SD: We don’t try to do any ‘ripped from the headlines’ stuff, but as you say, humanity doesn’t change that much in a hundred years. We try and tell these stories through our characters. Whether it’s the three leads or the new ones we meet. Whatever their plight, you’ll find parallels to today. We’re very aware of them as the story and case evolve, but we really try to connect them to humanity and the characters, and this is what happens.

I have a theory that Perry is physically and emotionally searching for the bottom, cause that’s the only place he’s got solid ground under his feet. Do you agree, and do you think he’ll ever find it?

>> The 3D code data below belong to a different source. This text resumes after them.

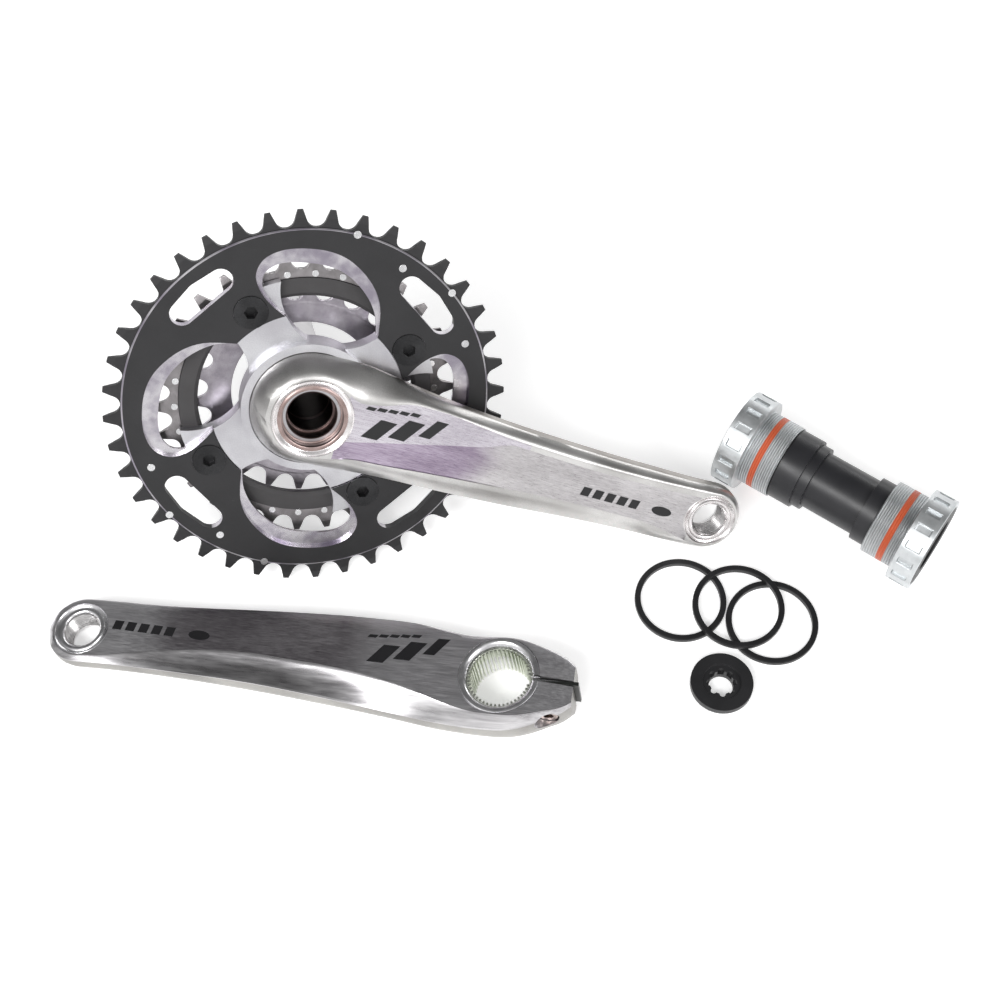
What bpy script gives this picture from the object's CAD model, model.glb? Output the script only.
"""Mountain bike crankset kit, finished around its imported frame: two forged arms with polished and
brushed facets, three chainrings, a threaded bottom bracket, spacers and a preload cap."""

import math

import bmesh
import bpy
from mathutils import Matrix, Vector


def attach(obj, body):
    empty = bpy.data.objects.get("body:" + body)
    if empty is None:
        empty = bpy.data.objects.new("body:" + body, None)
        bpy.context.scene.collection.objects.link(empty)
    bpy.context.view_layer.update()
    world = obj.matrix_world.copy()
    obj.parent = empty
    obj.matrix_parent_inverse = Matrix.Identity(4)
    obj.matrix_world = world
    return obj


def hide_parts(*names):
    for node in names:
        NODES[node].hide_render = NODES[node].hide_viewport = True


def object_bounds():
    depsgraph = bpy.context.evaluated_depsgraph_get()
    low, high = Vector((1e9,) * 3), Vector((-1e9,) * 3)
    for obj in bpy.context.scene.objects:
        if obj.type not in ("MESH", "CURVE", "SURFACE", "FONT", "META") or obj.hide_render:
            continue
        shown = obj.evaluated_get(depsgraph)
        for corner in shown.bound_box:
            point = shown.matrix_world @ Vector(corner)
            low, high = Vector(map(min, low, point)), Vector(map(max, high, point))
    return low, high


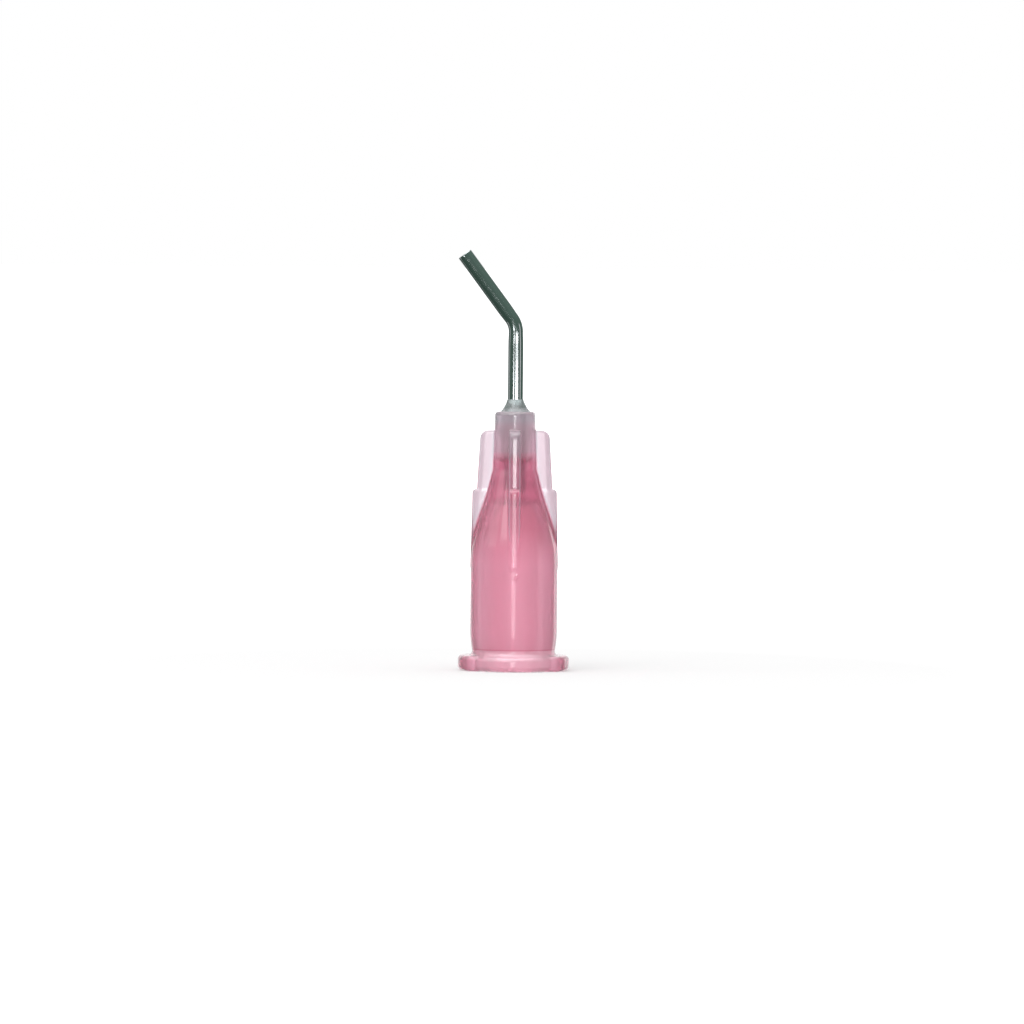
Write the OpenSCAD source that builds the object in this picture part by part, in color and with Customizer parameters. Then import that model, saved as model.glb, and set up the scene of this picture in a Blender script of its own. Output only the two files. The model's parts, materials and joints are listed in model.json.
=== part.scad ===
// Bent dispensing needle tip with a female Luer-lock hub, in millimetres.
// Z runs up the hub's axis from the socket's mouth. The bent leg of the cannula leans towards -X.

/* [Lock flange] */
// Diameter over the two lock lugs
lug_d = 7.8; // [7.5:0.05:8.2]
// Width of a lug between its parallel flanks
lug_w = 4.3; // [3.4:0.1:5]
// Rounding of a lug's upright corners
lug_corner = 0.4; // [0.2:0.05:0.6]
// Diameter of the rim between the lugs
rim_d = 6.7; // [6.5:0.05:7.1]
// Thickness of the flange
flange_h = 1.07; // [0.9:0.01:1.4]
// Rounding of the flange's outer edges
flange_round = 0.38; // [0.1:0.01:0.42]
// Fillet where the flange meets the barrel
root_fillet = 0.22; // [0.1:0.01:0.3]

/* [Hub body] */
// Diameter of the barrel
barrel_d = 6.1; // [5.9:0.05:6.3]
// Height at which the shoulder starts to curve in
shoulder_z = 8.3; // [7.8:0.1:9]
// Radius of the shoulder's arc
shoulder_r = 17.8; // [14:0.1:24]
// Wall between the shoulder's arc and the hollow under it
shoulder_wall = 0.85; // [0.7:0.05:1]

/* [Neck] */
// Height of the neck's foot, where the shoulder ends
neck_z = 13.1; // [12.9:0.1:13.8]
// Height of the hub's top
hub_h = 18.15; // [17.5:0.05:19]
// Diameter of the neck at its foot
neck_foot_d = 2.96; // [2.9:0.02:3.3]
// Diameter of the neck at its top
neck_top_d = 2.84; // [2.8:0.02:2.9]
// Rounding of the neck's top edge
neck_round = 0.26; // [0.1:0.01:0.3]

/* [Luer socket] */
// Diameter of the socket's mouth
luer_mouth_d = 4.315; // [4.27:0.005:4.32]
// Taper of the socket, as the loss of diameter for each unit of depth
luer_taper = 0.06; // [0.055:0.001:0.065]
// Lead-in chamfer at the mouth
mouth_chamfer = 0.12; // [0.05:0.01:0.2]
// Depth at which the taper ends and the wall goes straight up into the hollow
luer_depth = 8.0; // [7.5:0.1:8.4]
// Height at which the hollow starts to close over the socket
vault_z = 11.3; // [11:0.1:11.6]
// Height over which it closes, up to the channel
vault_h = 0.7; // [0.5:0.05:0.9]
// Length of the channel that joins the hollow to the cannula
channel_len = 0.5; // [0.3:0.05:0.8]

/* [Ribs] */
// Number of ribs round the hub
rib_count = 4; // [2:1:6]
// Thickness of a rib, whose outer edge is a full round
rib_t = 0.84; // [0.6:0.02:1]
// How far inside the barrel's surface the lower tier's edge ends at its top
lower_rib_in = 0.07; // [0:0.01:0.15]
// Height of the lower tier's top
lower_rib_z = 12.7; // [12.4:0.05:12.9]
// Draft of the lower tier's edge, in degrees
lower_draft = 1.2; // [0.8:0.1:2]
// Rounding of the lower tier's top corner
lower_corner = 0.3; // [0.1:0.01:0.35]
// How far inside the lower tier's edge the upper tier's edge ends at its top
upper_rib_in = 0.54; // [0.45:0.01:0.7]
// Drop from the hub's top to the upper tier's top
upper_rib_drop = 1.33; // [1:0.01:1.6]
// Draft of the upper tier's edge, in degrees
upper_draft = 3.2; // [2:0.1:4]
// Rounding of the upper tier's top corner
upper_corner = 0.6; // [0.3:0.02:0.7]
// Length of rib on the barrel, below the shoulder, before its edge starts to run out
rib_tail = 1.0; // [0.5:0.1:2]
// Height over which the rib's edge runs out
rib_runout = 1.6; // [0.8:0.1:2]

/* [Cannula] */
// Outer diameter of the cannula
cannula_od = 1.07; // [0.9:0.01:1.1]
// Bore of the cannula
cannula_id = 0.69; // [0.5:0.01:0.75]
// Straight length that stands clear of the hub's top, up to the corner of the bend
stem_len = 6.1; // [5:0.1:8]
// Length of the bent leg, from the corner of the bend
leg_len = 6.12; // [5:0.02:8]
// Angle that the leg is bent away from the hub's axis
bend_angle = 36.5; // [20:0.5:60]
// Radius of the bend at the tube's centre line
bend_r = 1.6; // [1.2:0.1:3]
// Deburring chamfer at the cannula's ends
deburr = 0.05; // [0.02:0.01:0.08]

/* [Adhesive] */
// Wall between the adhesive well and the neck's outside, at the hub's top
well_wall = 0.38; // [0.3:0.01:0.5]
// Loss of radius from the well's top to its floor
well_draft = 0.08; // [0.02:0.01:0.15]
// Depth of the well
well_depth = 3.28; // [2.5:0.02:3.6]
// Depth of the cone that leads the cannula from the well into its bore
well_lead = 0.35; // [0.2:0.05:0.5]
// Radial clearance round the cannula in its bore
bore_gap = 0.03; // [0.02:0.01:0.05]
// Height of the adhesive's meniscus above the hub's top
meniscus_h = 0.86; // [0.6:0.02:1.2]
// Radius of the meniscus's hollow flank
meniscus_r = 2.4; // [1.5:0.1:4]
// Thickness that the meniscus tapers down to at its upper edge
meniscus_lip = 0.03; // [0.02:0.01:0.06]

/* [Hidden] */
$fn = 96;

// Overlap that joins one solid's own forms, and by which cuts run past faces
lap = 0.2;

// Radii that more than one form shares
barrel_r = barrel_d / 2;
neck_foot_r = neck_foot_d / 2;
neck_top_r = neck_top_d / 2;
tube_r = cannula_od / 2;
lumen_r = cannula_id / 2;
bore_r = tube_r + bore_gap;
// The channel is midway between the tube's bore and its outside, so its top is a step that the tube stands on
channel_r = (tube_r + lumen_r) / 2;
well_top_r = neck_top_r - well_wall;
well_floor_r = well_top_r - well_draft;
lower_rib_r = barrel_r - lower_rib_in;
upper_rib_r = lower_rib_r - upper_rib_in;

// The socket's wall at height z, and the straight wall above it
function luer_r(z) = (luer_mouth_d - luer_taper * z) / 2;
relief_r = luer_r(luer_depth);

// Heights up the inside of the hub and of the upper ribs
roof_z = vault_z + vault_h;
seat_z = roof_z + channel_len;
well_z = hub_h - well_depth;
upper_rib_z = hub_h - upper_rib_drop;

// Centre of a circle of radius r through points a and b, on the left of the way from a to b
function arc_centre(a, b, r) =
    let (d = b - a, half = norm(d) / 2, h = sqrt(r * r - half * half))
    (a + b) / 2 + h * [-d.y, d.x] / norm(d);

// The shoulder's arc runs from the barrel's top edge to the neck's foot
shoulder_centre = arc_centre([barrel_r, shoulder_z], [neck_foot_r, neck_z], shoulder_r);

// Heights of the cannula's bend
corner_z = hub_h + stem_len;
bend_cut = bend_r * tan(bend_angle / 2);
bend_z = corner_z - bend_cut;

// A disc's half section with rounded outer edges, from the axis out to radius r
module rounded_disc_section(r, h, round) {
    square([r - round, h]);
    translate([0, round]) square([r, h - 2 * round]);
    translate([r - round, round]) circle(round);
    translate([r - round, h - round]) circle(round);
}

// A concave fillet's section in the corner of a wall at x = wall_x and a floor at y = floor_y
module corner_fillet_section(wall_x, floor_y, r) {
    difference() {
        translate([wall_x - lap, floor_y - lap]) square(r + lap);
        translate([wall_x + r, floor_y + r]) circle(r);
    }
}

// Outside of the hub without its lugs and ribs, as a half section
module hub_section() {
    rounded_disc_section(rim_d / 2, flange_h, flange_round);
    corner_fillet_section(barrel_r, flange_h, root_fillet);
    square([barrel_r, shoulder_z]);
    intersection() {
        translate(shoulder_centre) circle(shoulder_r);
        translate([0, shoulder_z - lap]) square([barrel_r, neck_z - shoulder_z + lap]);
    }
    polygon([
        [0, neck_z - lap],
        [neck_foot_r, neck_z - lap],
        [neck_foot_r, neck_z],
        [neck_top_r, hub_h - neck_round],
        [0, hub_h - neck_round],
    ]);
    translate([0, hub_h - 2 * neck_round]) square([neck_top_r - neck_round, 2 * neck_round]);
    translate([neck_top_r - neck_round, hub_h - neck_round]) circle(neck_round);
}

// One rib tier's side outline: rounded top corner, drafted edge, and a run-out below foot_z
module tier_outline(r, top_z, draft, corner, foot_z) {
    slope = tan(draft);
    foot_r = r + slope * (top_z - foot_z);
    polygon([
        [0, foot_z - rib_runout],
        [foot_r - 2 * lap, foot_z - rib_runout],
        [foot_r, foot_z],
        [r + slope * corner, top_z - corner],
        [0, top_z - corner],
    ]);
    translate([0, top_z - 2 * corner]) square([r - corner, 2 * corner]);
    translate([r - corner, top_z - corner]) circle(corner);
}

// One rib tier: a blade with a full-round nose that leans in by its draft, trimmed to its side outline
module rib_tier(r, top_z, draft, corner, foot_z) {
    intersection() {
        translate([r, 0, top_z]) rotate([0, -draft, 0]) translate([-r - lap, 0, -2 * top_z])
            linear_extrude(3 * top_z) {
                translate([0, -rib_t / 2]) square([r + lap - rib_t / 2, rib_t]);
                translate([r + lap - rib_t / 2, 0]) circle(rib_t / 2);
            }
        translate([0, rib_t, 0]) rotate([90, 0, 0]) linear_extrude(2 * rib_t)
            tier_outline(r, top_z, draft, corner, foot_z);
    }
}

// Two-tier rib on the +X side; the upper tier runs out inside the lower one
module rib() {
    rib_tier(lower_rib_r, lower_rib_z, lower_draft, lower_corner, shoulder_z - rib_tail);
    rib_tier(upper_rib_r, upper_rib_z, upper_draft, upper_corner, lower_rib_z - lower_corner);
}

// Plan of the two lugs: a bar across the axis with arc ends and rounded corners
module lugs_plan() {
    side_y = lug_w / 2 - lug_corner;
    end_x = sqrt(pow(lug_d / 2 - lug_corner, 2) - side_y * side_y);
    square([2 * end_x, lug_w], center = true);
    for (x = [-end_x, end_x]) for (y = [-side_y, side_y]) translate([x, y]) circle(lug_corner);
    intersection() {
        circle(lug_d / 2);
        for (x = [-2 * end_x, 2 * end_x])
            polygon([[0, 0], [x, -2 * side_y], [x, 2 * side_y]]);
    }
}

// The two lock lugs, with the flange's rounded edge round their ends
module lugs() {
    intersection() {
        rotate_extrude() rounded_disc_section(lug_d / 2, flange_h, flange_round);
        linear_extrude(flange_h) lugs_plan();
    }
}

// Tapered socket, straight relief, vaulted hollow and channel up to the seat, as a half section to cut away
module socket_section() {
    polygon([
        [0, -lap],
        [luer_r(0) + mouth_chamfer + lap, -lap],
        [luer_r(mouth_chamfer), mouth_chamfer],
        [relief_r, luer_depth],
        [0, luer_depth],
    ]);
    intersection() {
        polygon([
            [0, luer_depth - lap],
            [relief_r, luer_depth - lap],
            [relief_r, vault_z],
            [channel_r, roof_z],
            [channel_r, seat_z],
            [0, seat_z],
        ]);
        translate(shoulder_centre) circle(shoulder_r - shoulder_wall);
    }
}

// Cannula bore and adhesive well, as a half section to cut away
module well_section() {
    translate([0, seat_z]) square([bore_r, well_z - seat_z]);
    polygon([
        [0, well_z - well_lead],
        [bore_r, well_z - well_lead],
        [well_floor_r, well_z],
        [well_top_r, hub_h],
        [well_top_r, hub_h + lap],
        [0, hub_h + lap],
    ]);
}

// Moulded polypropylene hub
module hub() {
    color([0.84, 0.52, 0.61, 0.75]) difference() {
        union() {
            rotate_extrude() hub_section();
            lugs();
            for (i = [0:rib_count - 1]) rotate([0, 0, i * 360 / rib_count]) rib();
        }
        rotate_extrude() socket_section();
        rotate_extrude() well_section();
    }
}

// Straight length of tube from z = 0 up, with its free end deburred inside and out at the top
module tube_with_end(len) {
    rotate_extrude() polygon([
        [lumen_r, 0],
        [tube_r, 0],
        [tube_r, len - deburr],
        [tube_r - deburr, len],
        [lumen_r + deburr, len],
        [lumen_r, len - deburr],
    ]);
}

// Bent steel cannula
module cannula() {
    stem = bend_z - seat_z;
    leg = leg_len - bend_cut;
    color([0.62, 0.66, 0.64]) {
        translate([0, 0, bend_z]) mirror([0, 0, 1]) tube_with_end(stem);
        translate([-bend_r, 0, bend_z]) rotate([90, 0, 0]) rotate_extrude(angle = bend_angle)
            translate([bend_r, 0]) difference() {
                circle(tube_r);
                circle(lumen_r);
            }
        translate([-bend_r, 0, bend_z]) rotate([0, -bend_angle, 0]) translate([bend_r, 0, 0])
            tube_with_end(leg);
    }
}

// Adhesive's half section: the well's fill and the meniscus that climbs the cannula
module adhesive_section() {
    lip_r = tube_r + meniscus_lip;
    lip_z = hub_h + meniscus_h;
    polygon([
        [tube_r, well_z - well_lead],
        [bore_r, well_z - well_lead],
        [well_floor_r, well_z],
        [well_top_r, hub_h],
        [tube_r, hub_h],
    ]);
    difference() {
        polygon([
            [tube_r, hub_h - lap],
            [well_floor_r, hub_h - lap],
            [well_top_r, hub_h],
            [lip_r, lip_z],
            [tube_r, lip_z],
        ]);
        translate(arc_centre([lip_r, lip_z], [well_top_r, hub_h], meniscus_r)) circle(meniscus_r);
    }
}

// Cured adhesive that bonds the cannula into the hub
module adhesive() {
    color([0.86, 0.88, 0.9, 0.6]) rotate_extrude() adhesive_section();
}

hub();
cannula();
adhesive();
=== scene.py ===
import json
import math
import bpy
import numpy as np
from mathutils import Matrix, Vector


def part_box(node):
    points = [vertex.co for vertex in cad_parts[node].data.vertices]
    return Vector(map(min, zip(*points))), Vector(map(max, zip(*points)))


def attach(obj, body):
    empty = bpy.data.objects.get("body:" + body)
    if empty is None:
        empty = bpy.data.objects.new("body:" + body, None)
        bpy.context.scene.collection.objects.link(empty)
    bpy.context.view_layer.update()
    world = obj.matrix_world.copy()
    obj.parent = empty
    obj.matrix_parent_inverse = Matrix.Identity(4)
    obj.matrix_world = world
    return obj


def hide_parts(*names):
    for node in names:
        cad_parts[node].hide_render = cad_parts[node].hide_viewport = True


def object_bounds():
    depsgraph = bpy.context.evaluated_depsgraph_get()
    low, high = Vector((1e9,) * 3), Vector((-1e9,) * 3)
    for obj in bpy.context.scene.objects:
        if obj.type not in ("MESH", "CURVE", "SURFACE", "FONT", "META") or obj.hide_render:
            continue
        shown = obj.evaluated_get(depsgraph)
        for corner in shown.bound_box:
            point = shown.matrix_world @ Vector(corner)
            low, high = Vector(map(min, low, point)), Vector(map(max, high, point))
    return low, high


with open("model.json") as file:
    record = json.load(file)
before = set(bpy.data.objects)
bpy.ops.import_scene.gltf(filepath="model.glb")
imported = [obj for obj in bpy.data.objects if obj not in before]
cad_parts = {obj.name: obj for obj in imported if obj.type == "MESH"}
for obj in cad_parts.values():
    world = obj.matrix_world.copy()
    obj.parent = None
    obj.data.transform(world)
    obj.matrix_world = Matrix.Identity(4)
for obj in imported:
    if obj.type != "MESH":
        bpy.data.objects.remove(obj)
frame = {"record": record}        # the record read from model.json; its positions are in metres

cadBox = [[float(v) for v in corner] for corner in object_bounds()]
mounts = {mount["name"]: mount for mount in frame["record"]["mounts"]}
mm = 0.001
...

MR: I not only agree with it, but I’m also going to steal it, and I’ll start using it in my press. Cause that’s kind of brilliant. I totally agree with it. I think when he’s at rock bottom, as you say, he knows exactly where he is. That’s where he lives best. Cause that’s where he’s lived most of his life. Some extremity of discomfort. That’s why we make the same mistakes. Because when you grow up with something, it’s the only thing you know. There’s a perverse comfort in that. It feeds that dark humor of his. If you are at the bottom, there’s a level of gallows humor you need to survive. It’s very true of Mason.

One of the big repeating themes is masking. For Della and Paul, who have joy and love in their life, it feels like they have to become worse people just to fit into this world. Would that be accurate to say where they are in season two?

JR: That’s an excellent question.

CC: Great question.

JR: Because it’s one of the biggest themes of the story for both of us. How do we isolate ourselves through these secrets and deal with race and gender? We have to make choices that are a complete anathema of who we are.

CC: We invited Perry into our lives, and suddenly we only got awful options on how to behave. Even closer to us, we see how people who do not operate under any ruleset can still benefit. For Paul, that’s a huge struggle to just keep watching people win by being dirtbags. He’s trying to be a good guy, but we’ll see how long that lasts.

JR: It’s such a big thing this season how isolated we all are, even from each other. Where can we not reveal who we really are? What we hide in our real lives. We all deal with that. I just think that Perry often has the easiest time of it.

CC: He’s a white dude! It’s America. He can get away with whatever he wants whenever. He just happens to choose to be justice. But we don’t have that kind of leeway. But in this season, we, a black man and a white woman, find ways to use what we have to get more of what we feel we deserve in this life experience.